The Senate Finance Committee is reportedly making strong progress toward finalizing bipartisan drug pricing legislation.
This is a positive step forward toward lowering healthcare costs and follows recent action by the Senate Health, Education, Labor, and Pensions (HELP) Committee in proposing surprise billing legislation designed to protect patients and make the healthcare system less opaque.
While the interest of lawmakers in reforming the healthcare system is a positive, recent press reports suggest that the Finance Committee is considering including an inflationary rebate penalty to Medicare Part D in their proposal.
Under this plan, a manufacturer would be required to pay a penalty in the form of a rebate if the price of a medicine rises faster than inflation.
This proposal is misguided and threatens to erode the existing, market-based structure of Medicare Part D. Part D works because it facilitates negotiation between pharmacy benefit managers (PBMs), pharmaceutical manufacturers, and pharmacies.
At the core of this program is the non-interference clause which prevents the secretary of Health and Human Services (HHS) from interfering with the robust private-sector negotiations.

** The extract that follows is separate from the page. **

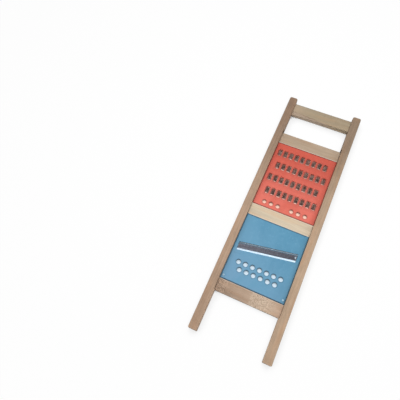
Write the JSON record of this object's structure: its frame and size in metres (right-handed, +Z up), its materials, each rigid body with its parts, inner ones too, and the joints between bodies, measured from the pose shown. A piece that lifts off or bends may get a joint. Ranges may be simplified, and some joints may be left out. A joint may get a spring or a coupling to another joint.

An inflationary rebate would undermine non-interference and could disrupt incentives for negotiations between stakeholders. Manufacturers would be on the hook for any price increase in a way that would limit leverage in negotiations.
Private sector negotiations already lower costs for patients and promote access through existing rebates and discounts. These may be crowded out by this new rebate at the expense of consumers. In addition, PBMs already negotiate price protection rebates that establish a private sector cap on the increase of medicines.

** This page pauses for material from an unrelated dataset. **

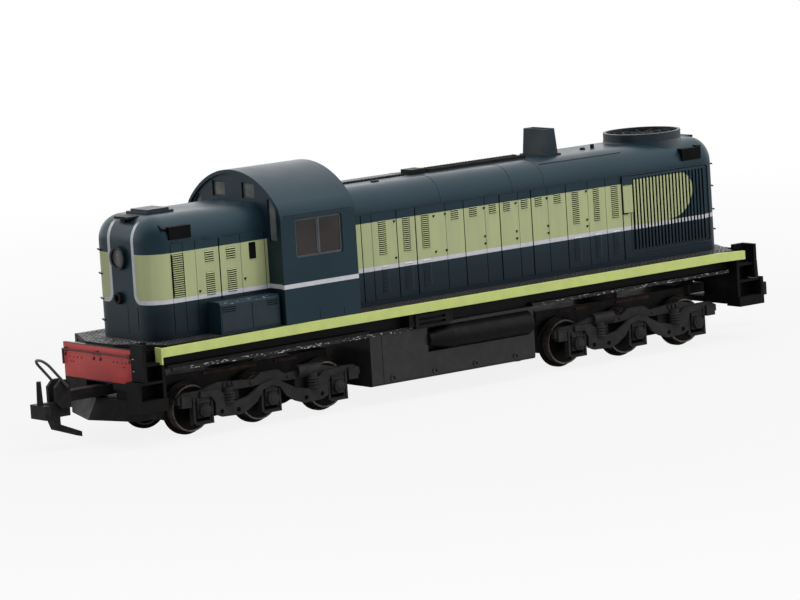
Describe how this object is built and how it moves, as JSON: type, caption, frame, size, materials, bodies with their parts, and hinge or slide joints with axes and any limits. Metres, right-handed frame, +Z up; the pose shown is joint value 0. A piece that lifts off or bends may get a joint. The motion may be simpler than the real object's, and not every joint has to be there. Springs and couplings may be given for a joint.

The Part D program has a record of success. Since it was first created, federal spending has come in 45 percent below projections – the CBO estimated in 2005 that Part D would cost $172 billion in 2015, but it has cost less than half that – just $75 billion. Monthly premiums are also just half the originally projected amount, while 9 in 10 seniors are satisfied with the Part D drug coverage.
Moving forward, lawmakers should enhance market-based competition in order to put downward pressure on costs and promote increased access. An inflationary rebate penalty would distort the incentives to negotiate efficiencies and would allow the government to set arbitrary prices.